In practice, many developers benchmark integrated biorefinery business cases against adjacent value chains analysed elsewhere on Energy Solutions, including cellulose ethanol plants that might be co-located or retrofitted into wider hubs, waste-lipid routes such as UCO-based HEFA SAF supply chains, and gaseous co-products like bio-LPG for off-grid LPG replacement.

Illustrative Revenue Composition for an Integrated Biorefinery (Mature Operation)

Revenue Stream Share of Total Revenue (%) Margin Profile
Liquid Fuels (ethanol/diesel/SAF) 55 – 70% High volume, commodity pricing
Heat & Power (CHP, district heat) 10 – 20% Stable local contracts
Chemicals & Materials 10 – 25% Higher margin, smaller volume
By-Products & Credits (CO2, certificates) 0 – 10% Policy-dependent

Shares are indicative and vary strongly by design, region, and policy environment.

Stylised Revenue Mix: Fuel vs Co-Products

Source: Energy Solutions integrated biorefinery model; stylised for illustration.

Case Studies: Cluster-Based & Standalone Biorefineries

The following stylised case studies illustrate how integration can work – and where it can struggle.

Case Study 1 – Forestry Cluster Biorefinery with Heat & Chemical Offtakes

Context

Indicative Economics

Co-location with existing industrial users allows nearly all useful energy and materials streams to be monetised.
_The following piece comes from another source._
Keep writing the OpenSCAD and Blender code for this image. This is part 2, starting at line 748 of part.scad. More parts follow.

Policy support for advanced biofuels and renewable heat underpins long-term contracts, making the project attractive to infrastructure investors.

Case Study 2 – Standalone Biorefinery with Over-Ambitious Product Slate

Context

Key Lessons

This case underlines the danger of over-complexity: more products do not automatically translate into better economics if markets are thin or volatile.
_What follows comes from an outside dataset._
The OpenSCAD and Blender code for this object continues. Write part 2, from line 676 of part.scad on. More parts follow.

Devil's Advocate: Complexity, Markets, and Policy Risk

While integrated biorefineries are intellectually compelling, they concentrate multiple risks in a single asset.

Technical and Operational Complexity

Market and Price Volatility

Financing Challenges

Outlook to 2030/2035: Role in Net-Zero Industrial Systems

In Energy Solutions scenarios, integrated biorefineries become anchor assets in a broader net-zero industrial ecosystem, particularly in regions with strong biomass resources and existing process industries. Their roles include:

The most successful projects will likely be those that start with a solid fuel + heat case and add chemical value streams selectively over time as markets and technology mature.

Implementation Guide: For Developers, Offtakers & Lenders

A disciplined development process is essential to turn integrated biorefinery concepts into bankable projects.

  1. Anchor in a strong base case: Ensure the core fuel + heat configuration is robust under conservative price and policy scenarios before layering in additional products.
  2. Use cluster logic: Site projects where waste heat, by-products, and CO2 can be readily used by other industries or district systems.
  3. Phase integration: Start with a limited co-product set and design the plant for modular expansion as markets prove themselves.
  4. Secure diversified offtake: Lock in long-term contracts across fuels, heat and chemicals with creditworthy counterparties to stabilise cashflows.
  5. Align with policy trajectories: Structure projects to qualify for advanced fuel credits, renewable heat incentives, and green finance taxonomies.

Methodology Note

This report draws on Energy Solutions modeling, public project disclosures, and engineering studies. All cost and performance figures are indicative ranges, not investment advice or EPC quotes. Actual outcomes depend on detailed design, contracting strategy, and policy evolution.

Frequently Asked Questions

Why build an integrated biorefinery instead of a simpler, single-product plant?

Integrated biorefineries can capture additional value from biomass by monetising heat, power, and chemicals that would otherwise be underutilised. This can improve overall project IRR and resilience to fuel price volatility. However, the trade-off is higher complexity and capex, so integration only makes sense where co-product markets are robust.

How much more capital-intensive are integrated biorefineries?

Capex intensity is typically 30–100% higher than comparable single-product plants, with installed costs often in the 3,000–5,500 USD/t-year range depending on configuration. Developers must ensure that co-product revenues justify this additional investment.

What types of co-products tend to be most reliable economically?

Co-products with stable, local demand – such as process steam, district heat, or low-spec lignin fuels – usually offer more predictable returns than niche specialty chemicals that rely on small, volatile markets. Long-term utility or industrial offtake contracts are particularly valuable.

Are integrated biorefineries always aligned with net-zero goals?

They can be, but alignment depends on feedstock sustainability, product slate, and integration with broader energy systems. Projects that over-rely on crop-based feedstocks or that export large amounts of low-efficiency electricity may not deliver the strongest climate benefits compared with alternative uses of biomass.

What makes integrated biorefineries difficult to finance?

Financiers are cautious about first-of-a-kind technology combinations, multiple product markets, and heavy policy dependence. Clear references, phased integration, strong counterparties, and robust sensitivity analyses are essential to securing project finance.

Where are integrated biorefineries most likely to succeed?

Regions with abundant sustainable biomass, existing industrial clusters, district heating grids, and supportive advanced-biofuel policies offer the best conditions. Nordic countries, parts of North America, and some industrial corridors in Europe and Latin America are promising examples.